= Description of the task =
Copy every line of the records below where the word "each" occurs.

Object data in JSON

════════

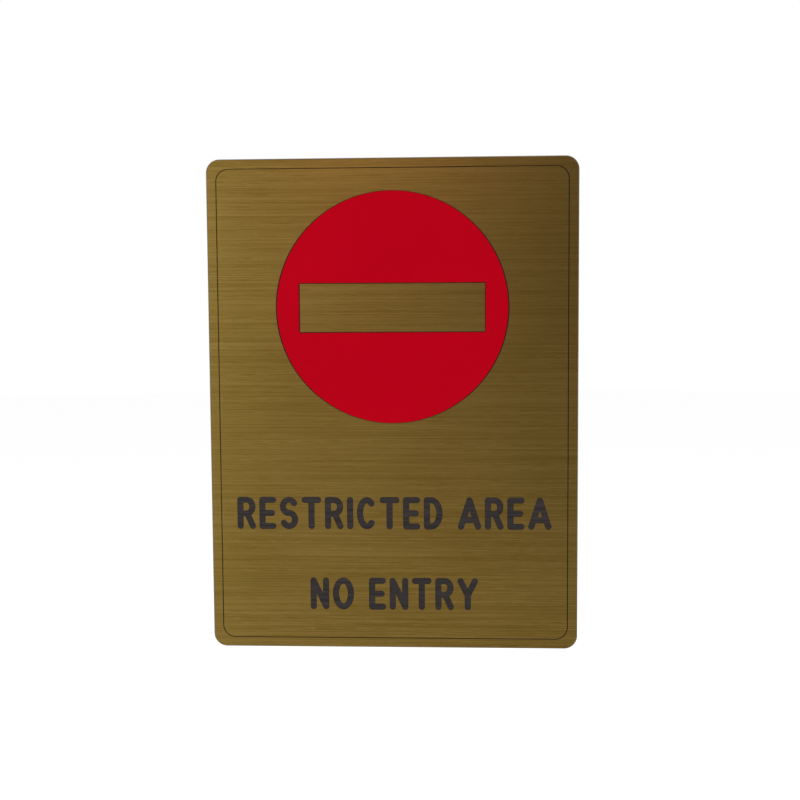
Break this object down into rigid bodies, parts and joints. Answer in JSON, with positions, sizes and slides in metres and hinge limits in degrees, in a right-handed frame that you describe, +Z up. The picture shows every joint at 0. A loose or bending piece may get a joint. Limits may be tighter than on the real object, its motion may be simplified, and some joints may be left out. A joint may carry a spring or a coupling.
{
  "type": "no entry sign",
  "caption": "Thin rounded brushed gold plate for a door or wall that warns against entry: engraved border line, inlaid red disc with a gold bar across it, and an engraved legend below.",
  "frame": {"origin": "centre of the flat back face", "axes": "+Z up the height, +X along the width to the viewer's right, the face looks along -Y and the back along +Y"},
  "size_m": [0.15, 0.0015, 0.2],
  "materials": {
    "black_core": "matte, engraved and cut edges slightly frosted",
    "gold_cap": "brushed across the width, satin metallic",
    "red_inlay": "satin"
  },
  "bodies": {
    "root": {"core_sheet": "black_core", "gold_rim": "gold_cap", "gold_field": "gold_cap", "gold_bar": "gold_cap", "red_disc": "red_inlay"}
  },
  "joints": []
}
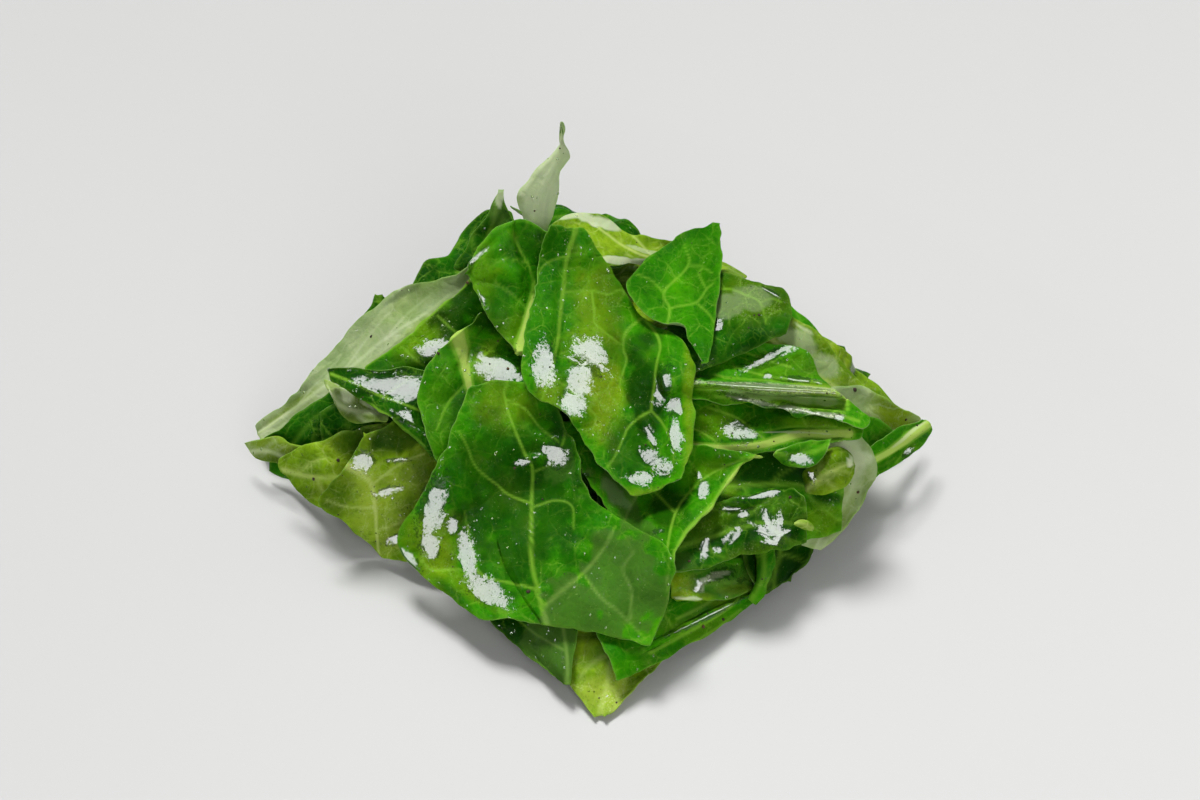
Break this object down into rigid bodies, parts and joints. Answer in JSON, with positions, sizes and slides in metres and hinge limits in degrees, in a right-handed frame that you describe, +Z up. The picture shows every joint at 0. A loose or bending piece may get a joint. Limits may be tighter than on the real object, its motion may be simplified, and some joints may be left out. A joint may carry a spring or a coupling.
{
  "type": "helping of collard greens",
  "caption": "Low heap of dressed, cut collard leaf pieces, draped over each other, lying free on a flat surface.",
  "frame": {"origin": "middle of the heap's footprint, on the surface that it lies on", "axes": "+Z up, +X to the right and +Y to the back as the picture sees the heap"},
  "size_m": [0.1826, 0.1704, 0.0762],
  "materials": {
    "leaf_deep": "deep green, wet and glossy",
    "leaf_bright": "bright green, wet and glossy",
    "leaf_olive": "olive to yellow green, wet and glossy",
    "leaf_pale": "pale grey-green underside, satin"
  },
  "bodies": {
    "root": {"bottom_leaf": "leaf_deep", "inner_leaf_1": "leaf_deep", "inner_leaf_2": "leaf_deep", "inner_leaf_3": "leaf_deep", "inner_leaf_4": "leaf_deep", "inner_leaf_5": "leaf_deep", "inner_leaf_6": "leaf_deep", "inner_leaf_7": "leaf_deep", "back_right_piece_1": "leaf_deep", "back_right_piece_2": "leaf_pale", "back_right_piece_3": "leaf_deep", "back_right_piece_4": "leaf_bright", "back_right_piece_5": "leaf_olive", "back_left_piece_1": "leaf_bright", "back_left_piece_2": "leaf_deep", "back_left_piece_3": "leaf_pale", "back_left_piece_4": "leaf_deep", "back_left_piece_5": "leaf_bright", "right_piece_1": "leaf_olive", "right_piece_2": "leaf_bright", "left_piece_1": "leaf_deep", "left_piece_2": "leaf_pale", "back_corner_piece_1": "leaf_deep", "back_leaf": "leaf_olive", "back_left_leaf": "leaf_deep", "back_tip_leaf": "leaf_deep", "back_left_tip_leaf": "leaf_deep", "upright_leaf": "leaf_pale", "left_pale_leaf": "leaf_pale", "left_inner_leaf": "leaf_deep", "left_end_leaf": "leaf_pale", "right_rim_leaf": "leaf_olive", "right_grey_leaf": "leaf_pale", "right_end_under_leaf": "leaf_bright", "right_end_leaf": "leaf_bright", "front_tip_leaf": "leaf_olive", "front_low_leaf": "leaf_deep", "right_low_leaf": "leaf_bright", "right_film_leaf": "leaf_bright", "right_deep_leaf": "leaf_deep", "right_curl_leaf": "leaf_bright", "left_under_leaf": "leaf_deep", "left_yellow_leaf": "leaf_olive", "left_front_leaf": "leaf_olive", "right_clear_leaf": "leaf_pale", "right_under_leaf": "leaf_bright", "right_rolled_leaf": "leaf_olive", "right_dark_leaf": "leaf_deep", "left_rim_leaf": "leaf_bright", "left_curl_leaf": "leaf_pale", "left_folded_leaf": "leaf_deep", "left_stem_leaf": "leaf_bright", "ribbed_lower_leaf": "leaf_bright", "ribbed_upper_leaf": "leaf_bright", "right_back_leaf": "leaf_deep", "centre_low_leaf": "leaf_bright", "front_leaf": "leaf_bright", "stem_leaf": "leaf_bright", "crown_leaf": "leaf_bright", "veined_leaf": "leaf_bright"}
  },
  "joints": []
}
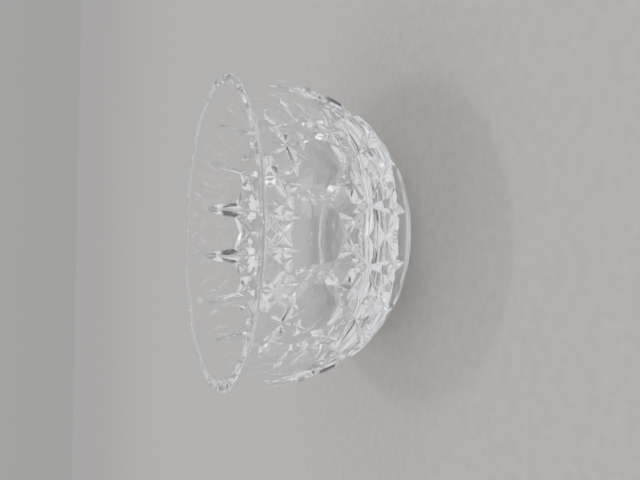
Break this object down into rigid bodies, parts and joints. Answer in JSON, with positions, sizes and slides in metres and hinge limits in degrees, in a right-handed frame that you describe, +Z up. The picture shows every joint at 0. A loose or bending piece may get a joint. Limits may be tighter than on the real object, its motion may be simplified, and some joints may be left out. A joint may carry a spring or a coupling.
{
  "type": "cut glass bowl",
  "caption": "Round footless bowl of clear cut crystal with a flat rim and base, its wall ground with upright cuts over a lattice of leaning cuts. Holds ice, garnish or a small serving.",
  "frame": {"origin": "middle of the flat base, on the surface that the bowl stands on", "axes": "+Z up along the bowl's axis; an upper crossing of the leaning cuts lies on +X and on -Y"},
  "size_m": [0.127, 0.127, 0.072],
  "materials": {
    "crystal": "polished clear crystal"
  },
  "bodies": {
    "root": {"cut_glass_bowl": "crystal"}
  },
  "joints": []
}
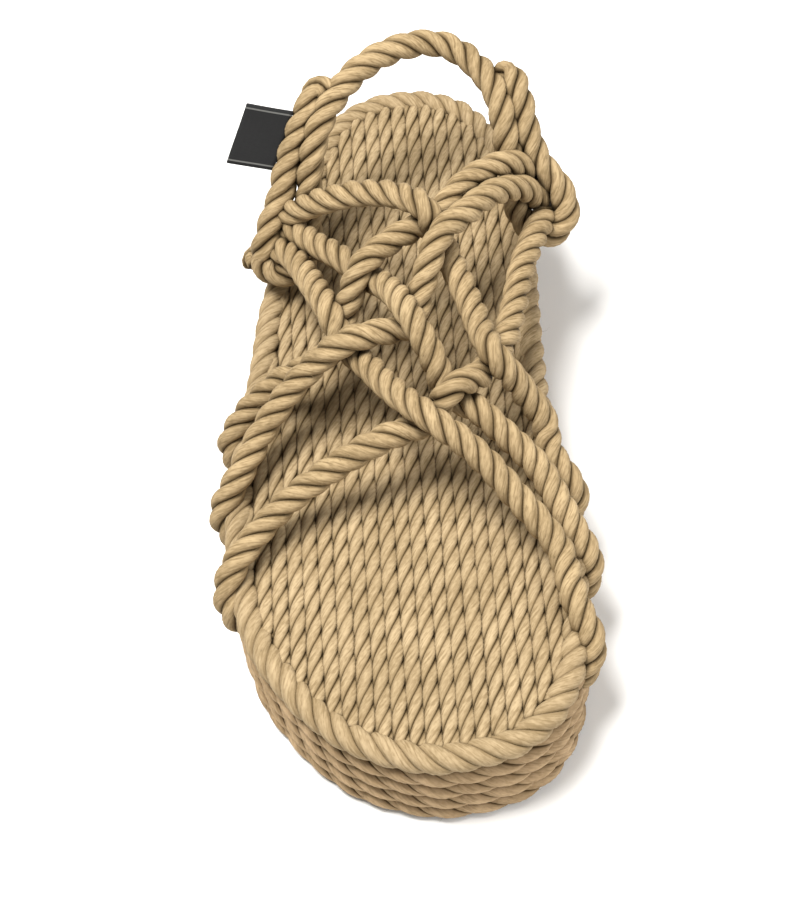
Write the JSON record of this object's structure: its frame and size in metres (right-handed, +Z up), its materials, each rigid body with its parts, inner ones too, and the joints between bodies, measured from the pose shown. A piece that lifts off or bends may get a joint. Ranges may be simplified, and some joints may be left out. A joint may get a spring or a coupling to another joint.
{
  "type": "rope sandal",
  "caption": "Flat platform sandal made of laid rope, with a ribbed rope footbed, woven rope straps over the foot, a rope heel strap and a small woven side tag.",
  "frame": {"origin": "on the underside under the ball of the foot, near the middle of the sole", "axes": "+Z up from the underside, -Y toward the toe, +X toward the inner side of the foot"},
  "size_m": [0.1268, 0.2708, 0.0963],
  "materials": {
    "sole_rope": "laid rope, dry and slightly fibrous, sand beige",
    "core_rope": "laid rope packed tight, sand beige",
    "strap_rope": "laid rope with a soft sheen, sand beige",
    "tag_cloth": "woven tape, matt black"
  },
  "bodies": {
    "root": {"sole_core": "core_rope", "footbed": "sole_rope", "sole_course_1": "sole_rope", "sole_course_2": "sole_rope", "sole_course_3": "sole_rope", "sole_course_4": "sole_rope", "sole_course_5": "sole_rope", "vamp_straps": "strap_rope", "heel_strap": "strap_rope", "woven_tag": "tag_cloth"}
  },
  "joints": []
}
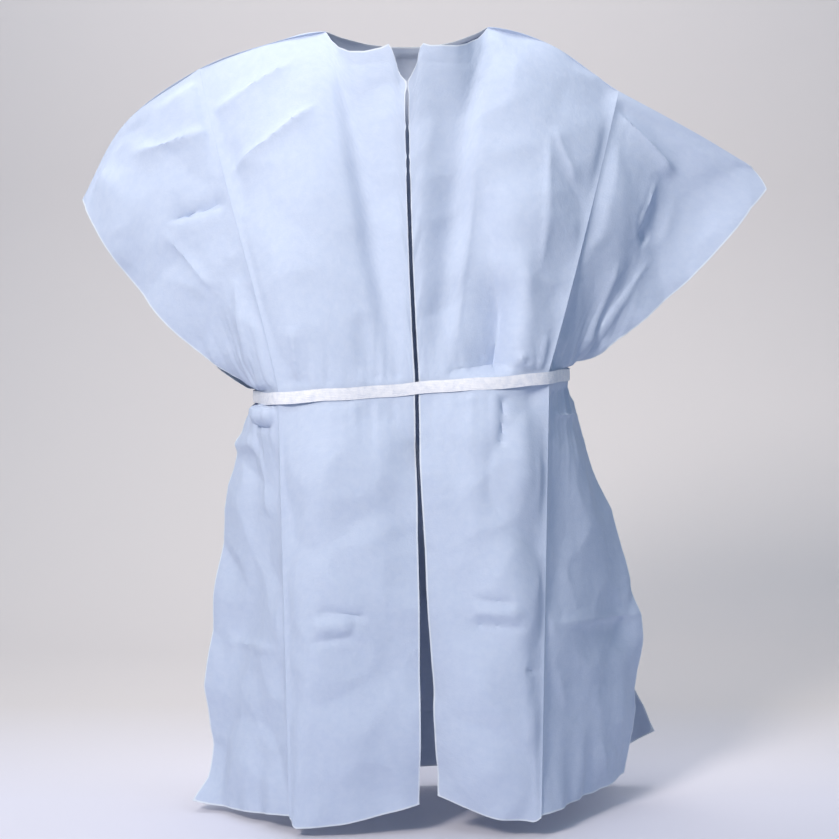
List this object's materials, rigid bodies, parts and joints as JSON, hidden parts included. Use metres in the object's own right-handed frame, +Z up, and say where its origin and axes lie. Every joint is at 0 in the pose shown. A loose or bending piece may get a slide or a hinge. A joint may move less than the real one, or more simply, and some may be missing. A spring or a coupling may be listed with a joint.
{
  "type": "patient gown",
  "caption": "Loose paper exam gown on a standing wearer: wide cap sleeves, front slit with a small neck notch, open sides, and a flat strip belt tied behind.",
  "frame": {"origin": "the wearer's neck, midway between the neck ends of the two shoulder folds", "axes": "+Z up, +Y to the wearer's back, +X to the wearer's left"},
  "size_m": [0.9132, 0.3208, 1.055],
  "materials": {
    "tissue_sheet": "matt light blue tissue and film laminate with a fine creped surface",
    "belt_strip": "soft white plastic film strip with a satin surface"
  },
  "bodies": {
    "root": {"back_panel": "tissue_sheet", "belt_end_left": "belt_strip", "belt_end_right": "belt_strip", "belt_front": "belt_strip", "belt_knot": "belt_strip", "chest_panel_left": "tissue_sheet", "chest_panel_right": "tissue_sheet", "gather_back_left": "tissue_sheet", "gather_back_right": "tissue_sheet", "gather_front_left": "tissue_sheet", "gather_front_right": "tissue_sheet", "skirt_back": "tissue_sheet", "skirt_front_left": "tissue_sheet", "skirt_front_right": "tissue_sheet", "sleeve_back_left": "tissue_sheet", "sleeve_back_right": "tissue_sheet", "sleeve_front_left": "tissue_sheet", "sleeve_front_right": "tissue_sheet"},
    "lapel_left": {"lapel_left": "tissue_sheet"},
    "flap_left": {"flap_left": "tissue_sheet"},
    "side_front_left": {"skirt_side_front_left": "tissue_sheet"},
    "side_back_left": {"skirt_side_back_left": "tissue_sheet"},
    "tail_left": {"belt_tail_left": "belt_strip"},
    "lapel_right": {"lapel_right": "tissue_sheet"},
    "flap_right": {"flap_right": "tissue_sheet"},
    "side_front_right": {"skirt_side_front_right": "tissue_sheet"},
    "side_back_right": {"skirt_side_back_right": "tissue_sheet"},
    "tail_right": {"belt_tail_right": "belt_strip"}
  },
  "joints": [
    {"name": "lapel_fold_left", "type": "hinge", "parent": "root", "child": "lapel_left", "pos_m": [0.051, -0.09825, -0.25072], "axis": [0.0762, 0.1536, 0.9852], "range_deg": [0, 75]},
    {"name": "flap_fold_left", "type": "hinge", "parent": "root", "child": "flap_left", "pos_m": [0.09, -0.14525, -0.76172], "axis": [-0.202, 0.046, 0.9783], "range_deg": [-8, 90]},
    {"name": "front_crease_left", "type": "hinge", "parent": "root", "child": "side_front_left", "pos_m": [0.17606, -0.1393, -0.78048], "axis": [0.0197, 0.0804, 0.9966], "range_deg": [-50, 6]},
    {"name": "back_crease_left", "type": "hinge", "parent": "root", "child": "side_back_left", "pos_m": [0.1762, 0.12348, -0.78286], "axis": [-0.0533, -0.1101, 0.9925], "range_deg": [-6, 50]},
    {"name": "tail_swing_left", "type": "hinge", "parent": "root", "child": "tail_left", "pos_m": [0.0088, 0.12, -0.4965], "axis": [1, 0, 0], "range_deg": [0, 75]},
    {"name": "lapel_fold_right", "type": "hinge", "parent": "root", "child": "lapel_right", "pos_m": [-0.0465, -0.09825, -0.2561], "axis": [-0.1369, 0.1537, 0.9786], "range_deg": [-75, 0]},
    {"name": "flap_fold_right", "type": "hinge", "parent": "root", "child": "flap_right", "pos_m": [-0.074, -0.14525, -0.7676], "axis": [0.2073, 0.0456, 0.9772], "range_deg": [-90, 8]},
    {"name": "front_crease_right", "type": "hinge", "parent": "root", "child": "side_front_right", "pos_m": [-0.16344, -0.13142, -0.79536], "axis": [-0.0261, 0.0428, 0.9987], "range_deg": [-6, 50]},
    {"name": "back_crease_right", "type": "hinge", "parent": "root", "child": "side_back_right", "pos_m": [-0.17188, 0.1224, -0.7939], "axis": [0.0408, -0.1114, 0.9929], "range_deg": [-50, 6]},
    {"name": "tail_swing_right", "type": "hinge", "parent": "root", "child": "tail_right", "pos_m": [-0.0088, 0.12, -0.4965], "axis": [1, 0, 0], "range_deg": [0, 75]}
  ]
}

════════

= The solution =
  "caption": "Low heap of dressed, cut collard leaf pieces, draped over each other, lying free on a flat surface.",
Write the JSON record of this object's structure: its frame and size in metres (right-handed, +Z up), its materials, each rigid body with its parts, inner ones too, and the joints between bodies, measured from the pose shown. A piece that lifts off or bends may get a joint. Ranges may be simplified, and some joints may be left out. A joint may get a spring or a coupling to another joint.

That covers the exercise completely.